John Gorton was another South African rider to make his mark in Britain, and won the Epsom Oaks aboard Sleeping Partner (Parthia) in 1969. 13 time Hong Kong champion jockey Dougie Whyte is yet another SA bred and born jockey to make a big impression overseas, while Basil Marcus won that premiership seven times during his stay in Hong Kong.

While he remains based in South Africa, former champion trainer Mike de Kock has done more than most to show the rest of the world the superior calibre of the SA racing industry. A pioneer in Dubai, Mike de Kock has saddled major Grade One winners around the world, with his top international victories including the G1 Dubai Duty Free (twice), G1 Dubai Sheema Classic, G1 QE II Cup (twice), G1 Jebel Hatta (four times) and the G1 Champions Mile. He also has a tremendous strike rate in the G2 UAE Derby, having won that race no fewer than six times.

Christophe Soumillon aboard Shea Shea - trained by Mike de Kock / Reuters (p)

JJ The Jet Plane wins in Hong Kong / HKJC (p)

South African bred Thoroughbreds continue to represent tremendous value on the world stage. One truly great example of this was the remarkable sprint champion JJ The Jet Plane (Jet Master), who cost a mere R70 000 (today’s equivalent of just over $5 000) at the 2006 National Two Year Old Sale.

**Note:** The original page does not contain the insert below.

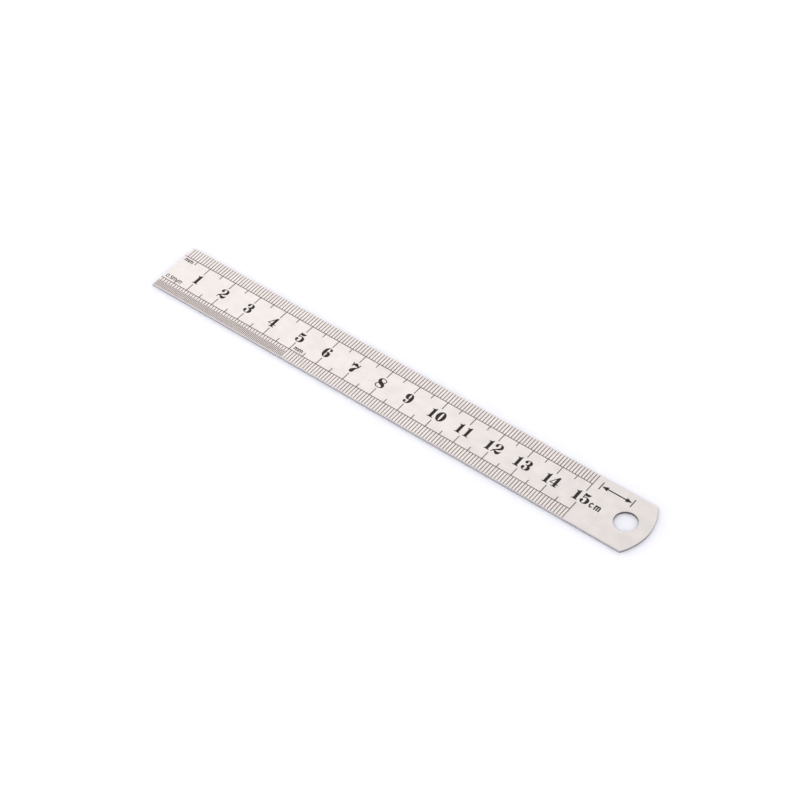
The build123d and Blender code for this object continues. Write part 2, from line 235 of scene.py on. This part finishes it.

A multiple champion sprinter in his native country, JJ The Jet Plane would reach new heights when campaigned overseas, with his wins including a triumph over world class sprinters Rocket Man (Viscount) and Sacred Kingdom (Encosta De Lago) in the 2010 G1 Cathay Pacific Hong Kong Sprint in Hong Kong. He was retired back to South Africa having banked more than R22 000 000 in prize money - and was the world’s second top rated sprinter (according to the Longines rankings) of 2010.

Home ground heroes

Not all of South Africa’s great equine stars have furthered their careers overseas. One of the greatest racehorses ever bred in South Africa was Sea Cottage (Fairthorn) – who won 20 of 24 outings, despite being shot during his 3yo campaign. A huge crowd favourite, Sea Cottage was unbeaten in five outings at two, and trained on to win seven of nine starts at three (including the Cape Derby). His fourth place finish in the 1966 July came just three weeks after being shot by a hitman’s bullet. In what has become a South African legend, a bookmaker who stood to lose a pile if Sea Cottage won the July, made a deal with a club owner who owed him money to have the horse stopped. The gunman waited for trainer, Syd Laird’s string to walk down to the beach in Durban, where they trained, and fired a single shot into Sea Cottage’s right upper hind leg.

Although the bullet was never removed, he recovered well enough to run and place in the July that year. Thereafter Sea Cottage went on to win eight of his final ten outings, including the thrilling dead-heat in the Durban July Handicap the next year. (He was conceding 27lbs to fellow dead-heater Jollify on that occasion).

Like Sea Cottage, Politician (Oligarchy) was also conditioned by former champion trainer Syd Laird. The chestnut, whose dam was a full sister to English classic winner Ragusa (Ribot), was named South African Horse of the Year three years running, and his 18 victories included the Rothman’s July Handicap – and two runnings of both the J&B Met and Queen’s Plate.

While neither Sea Cottage nor Politician achieved greatness at stud, one South African bred who achieved greatness both on the track and at stud was Dynasty (Fort Wood). A direct descendant of the great mare Lavendula (Pharos), Dynasty did not enjoy the longest of careers (he won nine of just 12 outings) but could not have been more impressive in victory when he landed the 2003 G1 Vodacom Durban July, overcoming a wide trip to beat subsequent Horse of the Year Yard-Arm (Western Winter) by three parts of a length.

Consistently successful since retiring to stud (his progeny have fetched up to R5.2 million in the sales ring), Dynasty already has a string of champions to his credit -including Futura, Irish Flame and Legislate –all of whom were named Horse of the Year.
In contrast, the much loved Pocket Power (Jet Master) was a gelding and enjoyed a long and hugely successful career. A triple Horse of the Year, “Pocket”’s 20 career wins included a remarkable four-timer in the G1 L’Ormarins Queen’s Plate, as well as three wins in the G1 J&B Met, and a dead heat in the 2008 G1 Vodacom Durban July.

Having had a few years showing and jumping with his former work-rider Belinda Haytread, he is now happily retired at Hemel n’ Aarde Stud in Hermanus.

South Africa continues to breed international level contenders despite being a small country and having onerous export restrictions which make it difficult to travel with ease. However, the successes of South African horses, jockeys and trainers abroad is evidence of the depth of ability within the South African racing industry.

Legislate wins the Green Point Stakes / Liesl King (p)

The willingness of South African breeders and buyers to invest in international bloodstock to keep refreshing our bloodlines helps to boost the local Thoroughbred stock. This continual investment and ongoing innovation is what motivates South Africa’s horse racing industry.